MTA Chair Pat Foye says congestion on trains is only “episodic” and could not be resolved with more service even if the agency had a mind to as the state battles widespread COVID-19 infections.
During his Tuesday appearance on the Brian Lehrer Show, Foye – who is fighting off a mild case of coronavirus himself – claimed that as ridership is down 90% and service has been reduced by only 30%, crowding on trains was not easily predicted or addressed.
If the MTA were to attempt to provide more trains to facilitate social distancing and stop the spread, it would not be able to staff the trains with 474 New York City Transit employees down with the virus.
Eight total transit workers have died from the illness in the past week.
“We do not have the ability to add additional service given the number of confirmed cases that we have at the MTA, that’s 582 confirmed cases of which 474 are at New York City Transit and we’ve got a significant increase in the number of those being quarantined at home,” Foye said. “The thing I will say at this point is we are taking first responders and essential workers to work, the people who are going to help the recovery.”

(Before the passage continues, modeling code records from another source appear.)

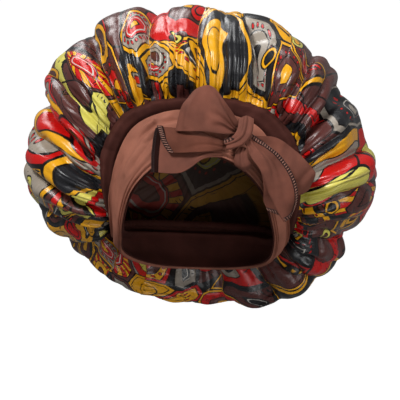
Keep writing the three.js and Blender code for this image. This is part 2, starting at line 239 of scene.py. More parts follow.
def outline_radius(angles):
    """The bag's radius, with a rounded crest and a narrow valley for each fold."""
    at, value, kind = [], [], []
    for fold in FOLDS:
        at += [fold["valley"], fold["crest"]]
        value += [fold["radius"], fold["crest_radius"]]
        kind += [0, 1]
    at = np.array([at[-1] - 360, *at, at[0] + 360], float)
    value = np.array([value[-1], *value, value[0]], float)
    is_crest = np.array([1, *kind, 0])
    i = np.searchsorted(at, angles, side="right") - 1
    share = (angles - at[i]) / (at[i + 1] - at[i])
    rising = is_crest[i] == 0
    low = np.where(rising, value[i], value[i + 1])
    high = np.where(rising, value[i + 1], value[i])
    from_valley = np.where(rising, share, 1 - share)
    return low + (high - low) * np.sin(from_valley * math.pi / 2) ** 0.8


def wave_noise(x, y, seed, octaves=3):
    """Smooth noise about 0 with features about 1 across, made of seeded waves."""
    chance = random.Random(seed)
    total = np.zeros(np.broadcast(x, y).shape)
    for octave in range(octaves):
        size = 2.0**octave
        for _ in range(6):
            turn = chance.uniform(0, 2 * math.pi)
            shift = chance.uniform(0, 2 * math.pi)
            pitch = chance.uniform(0.7, 1.3) * size * math.pi
            along = x * math.cos(turn) + y * math.sin(turn)
            bend = 0.6 * np.sin((x * math.sin(turn) - y * math.cos(turn)) * pitch * 0.6 + shift)
            total += np.sin(along * pitch + shift + bend) / size
    return total / 6


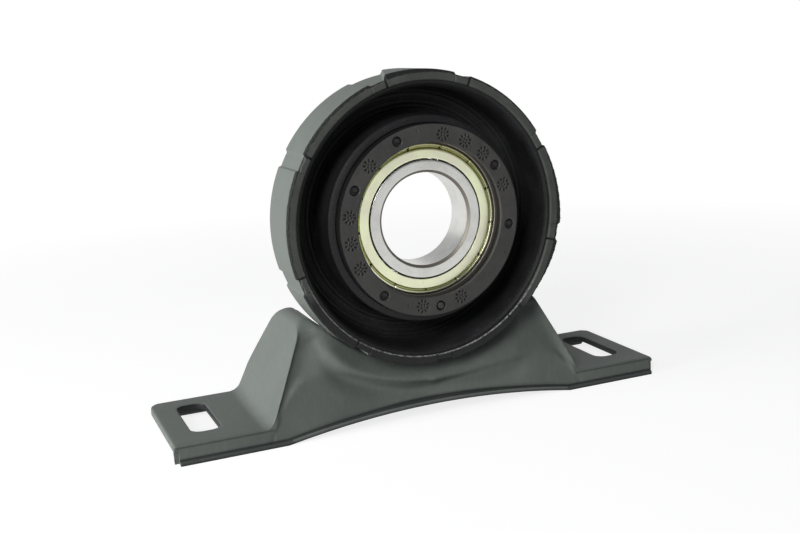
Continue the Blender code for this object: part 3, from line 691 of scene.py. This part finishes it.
rim_mesh = turned_piece("rim_skin", rounded_outline((
    (0.0440, -0.0082, 0.0001, 0.0004), (0.0440, -0.00965, 0.00055, 0.0003),
    (rim_outer, -0.00965, 0.00030, 0.0004), (rim_outer, -0.00905, 0.0001, 0.0009),
    (0.0447, -0.0082, 0.0001, 0.0006))), rim_turns, split_at_pads, 45)
degrees = np.arange(rim_turns) * 360 / rim_turns
open_share = np.zeros(rim_turns)
for gap in pad_gaps:
    off = np.abs((degrees - gap + split_off + 180) % 360 - 180)
    open_share = np.maximum(open_share, 1 - smooth(0.30, 0.60, off))
mark_points(rim_mesh, "split", np.repeat(open_share, len(rim_mesh.vertices) // rim_turns))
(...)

There are 3,300 quarantined across all agencies in the MTA and 2,200 who man the subways and buses alone.
After Mayor Bill de Blasio announced he would consider using NYPD officers in the subways to enforce reductions in crowding on train cars, Foye said he supported the proposition, as there are few other options at this point.
“We do not have the ability [to run more trains] at this time given the number of colleagues with confirmed cases of the virus,” Foye said. “A normal situation would be 500 employees calling in sick, we are now nearing 2,000. We don’t have the ability to add additional service, that’s just not an option right now.”
A staggering number of train trips (40%) were canceled on Monday due to staff who were out on quarantine, Foye said.
For this reason, the chair said committing to more consistent updated schedules for riders would be nearly impossible for the MTA to commit to during this time.
After COVID-19 proven to be particularly deadly for transit workers, the MTA has now stepped away from CDC and other health organization’s recommendations that personal protective equipment such as masks should only be reserved for sick individuals and has since been distributing them alongside the Transport Workers Union Local 100.
Governor Andrew Cuomo, during his daily briefing on Tuesday, said the number of confirmed cases continues on the rise at 75,000 statewide; the apex of the spread is still in the offing, as New York continues “headed up the mountain.”